WHAT TO DO :: Print all of the data exactly as written.

PROVIDED MATERIAL ::
----

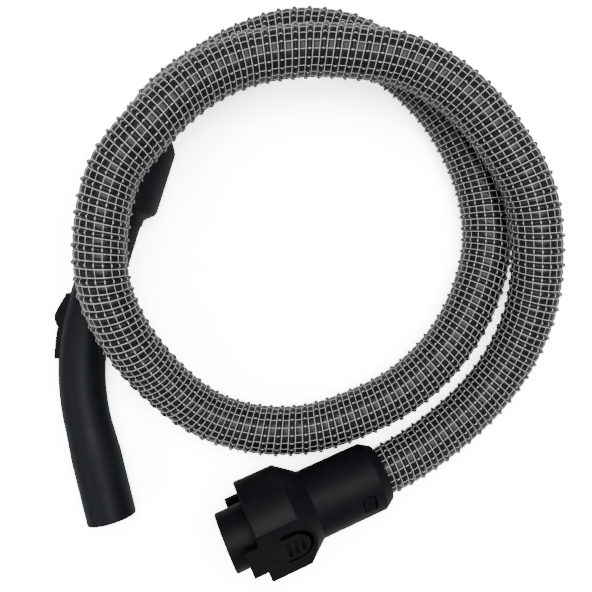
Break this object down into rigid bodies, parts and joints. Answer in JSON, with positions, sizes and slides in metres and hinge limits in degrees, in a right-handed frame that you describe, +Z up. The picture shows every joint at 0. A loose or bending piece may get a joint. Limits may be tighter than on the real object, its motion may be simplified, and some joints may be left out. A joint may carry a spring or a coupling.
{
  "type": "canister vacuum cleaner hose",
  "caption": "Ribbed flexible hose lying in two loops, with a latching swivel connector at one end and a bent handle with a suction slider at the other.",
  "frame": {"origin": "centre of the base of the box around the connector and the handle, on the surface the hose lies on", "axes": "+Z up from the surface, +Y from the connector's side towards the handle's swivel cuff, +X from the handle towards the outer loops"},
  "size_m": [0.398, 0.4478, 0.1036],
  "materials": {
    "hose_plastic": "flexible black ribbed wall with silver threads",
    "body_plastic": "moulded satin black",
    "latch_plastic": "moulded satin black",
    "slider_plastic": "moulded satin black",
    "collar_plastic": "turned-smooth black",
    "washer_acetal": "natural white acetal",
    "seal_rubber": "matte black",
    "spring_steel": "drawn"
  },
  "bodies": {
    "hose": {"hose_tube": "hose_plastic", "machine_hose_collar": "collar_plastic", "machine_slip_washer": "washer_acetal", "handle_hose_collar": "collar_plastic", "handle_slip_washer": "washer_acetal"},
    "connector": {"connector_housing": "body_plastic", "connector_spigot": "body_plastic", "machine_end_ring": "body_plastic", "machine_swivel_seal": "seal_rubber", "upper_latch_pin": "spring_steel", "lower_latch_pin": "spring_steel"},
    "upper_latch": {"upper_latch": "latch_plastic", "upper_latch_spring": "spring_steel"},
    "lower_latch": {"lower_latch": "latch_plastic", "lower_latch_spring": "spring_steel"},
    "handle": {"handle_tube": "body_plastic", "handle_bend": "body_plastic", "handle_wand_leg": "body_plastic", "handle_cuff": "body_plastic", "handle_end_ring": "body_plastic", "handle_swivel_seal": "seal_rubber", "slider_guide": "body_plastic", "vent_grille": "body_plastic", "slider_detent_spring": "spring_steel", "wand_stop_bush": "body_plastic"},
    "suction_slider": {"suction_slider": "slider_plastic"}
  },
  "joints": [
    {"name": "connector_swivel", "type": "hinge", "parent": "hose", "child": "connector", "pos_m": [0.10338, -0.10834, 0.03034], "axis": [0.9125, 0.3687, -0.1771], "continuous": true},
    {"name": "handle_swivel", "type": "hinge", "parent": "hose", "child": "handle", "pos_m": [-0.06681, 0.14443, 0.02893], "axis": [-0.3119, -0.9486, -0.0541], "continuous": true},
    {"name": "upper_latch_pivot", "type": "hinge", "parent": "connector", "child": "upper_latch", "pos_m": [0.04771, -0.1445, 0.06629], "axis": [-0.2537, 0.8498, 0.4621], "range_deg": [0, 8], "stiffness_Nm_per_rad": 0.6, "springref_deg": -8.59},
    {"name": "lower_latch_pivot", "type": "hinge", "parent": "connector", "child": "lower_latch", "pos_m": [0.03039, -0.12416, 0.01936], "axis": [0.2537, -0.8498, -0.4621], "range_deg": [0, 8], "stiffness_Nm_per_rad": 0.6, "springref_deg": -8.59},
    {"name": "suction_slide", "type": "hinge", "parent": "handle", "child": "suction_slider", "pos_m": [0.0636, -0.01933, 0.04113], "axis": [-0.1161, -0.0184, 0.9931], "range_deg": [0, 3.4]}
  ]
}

----

ANSWER ::
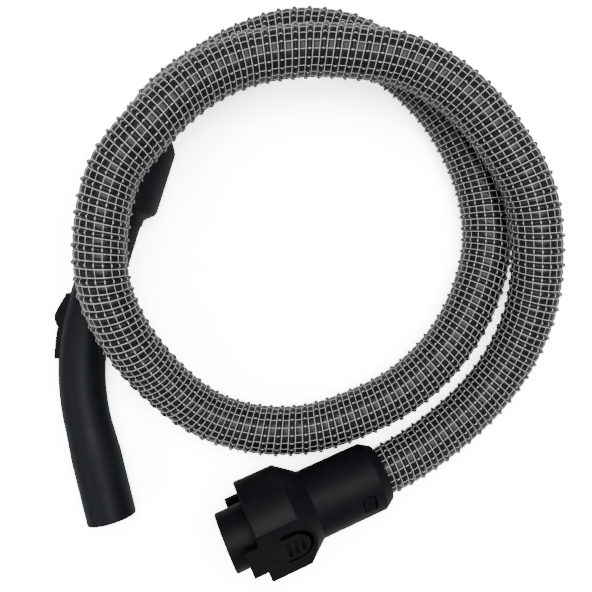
Break this object down into rigid bodies, parts and joints. Answer in JSON, with positions, sizes and slides in metres and hinge limits in degrees, in a right-handed frame that you describe, +Z up. The picture shows every joint at 0. A loose or bending piece may get a joint. Limits may be tighter than on the real object, its motion may be simplified, and some joints may be left out. A joint may carry a spring or a coupling.
{
  "type": "canister vacuum cleaner hose",
  "caption": "Ribbed flexible hose lying in two loops, with a latching swivel connector at one end and a bent handle with a suction slider at the other.",
  "frame": {"origin": "centre of the base of the box around the connector and the handle, on the surface the hose lies on", "axes": "+Z up from the surface, +Y from the connector's side towards the handle's swivel cuff, +X from the handle towards the outer loops"},
  "size_m": [0.398, 0.4478, 0.1036],
  "materials": {
    "hose_plastic": "flexible black ribbed wall with silver threads",
    "body_plastic": "moulded satin black",
    "latch_plastic": "moulded satin black",
    "slider_plastic": "moulded satin black",
    "collar_plastic": "turned-smooth black",
    "washer_acetal": "natural white acetal",
    "seal_rubber": "matte black",
    "spring_steel": "drawn"
  },
  "bodies": {
    "hose": {"hose_tube": "hose_plastic", "machine_hose_collar": "collar_plastic", "machine_slip_washer": "washer_acetal", "handle_hose_collar": "collar_plastic", "handle_slip_washer": "washer_acetal"},
    "connector": {"connector_housing": "body_plastic", "connector_spigot": "body_plastic", "machine_end_ring": "body_plastic", "machine_swivel_seal": "seal_rubber", "upper_latch_pin": "spring_steel", "lower_latch_pin": "spring_steel"},
    "upper_latch": {"upper_latch": "latch_plastic", "upper_latch_spring": "spring_steel"},
    "lower_latch": {"lower_latch": "latch_plastic", "lower_latch_spring": "spring_steel"},
    "handle": {"handle_tube": "body_plastic", "handle_bend": "body_plastic", "handle_wand_leg": "body_plastic", "handle_cuff": "body_plastic", "handle_end_ring": "body_plastic", "handle_swivel_seal": "seal_rubber", "slider_guide": "body_plastic", "vent_grille": "body_plastic", "slider_detent_spring": "spring_steel", "wand_stop_bush": "body_plastic"},
    "suction_slider": {"suction_slider": "slider_plastic"}
  },
  "joints": [
    {"name": "connector_swivel", "type": "hinge", "parent": "hose", "child": "connector", "pos_m": [0.10338, -0.10834, 0.03034], "axis": [0.9125, 0.3687, -0.1771], "continuous": true},
    {"name": "handle_swivel", "type": "hinge", "parent": "hose", "child": "handle", "pos_m": [-0.06681, 0.14443, 0.02893], "axis": [-0.3119, -0.9486, -0.0541], "continuous": true},
    {"name": "upper_latch_pivot", "type": "hinge", "parent": "connector", "child": "upper_latch", "pos_m": [0.04771, -0.1445, 0.06629], "axis": [-0.2537, 0.8498, 0.4621], "range_deg": [0, 8], "stiffness_Nm_per_rad": 0.6, "springref_deg": -8.59},
    {"name": "lower_latch_pivot", "type": "hinge", "parent": "connector", "child": "lower_latch", "pos_m": [0.03039, -0.12416, 0.01936], "axis": [0.2537, -0.8498, -0.4621], "range_deg": [0, 8], "stiffness_Nm_per_rad": 0.6, "springref_deg": -8.59},
    {"name": "suction_slide", "type": "hinge", "parent": "handle", "child": "suction_slider", "pos_m": [0.0636, -0.01933, 0.04113], "axis": [-0.1161, -0.0184, 0.9931], "range_deg": [0, 3.4]}
  ]
}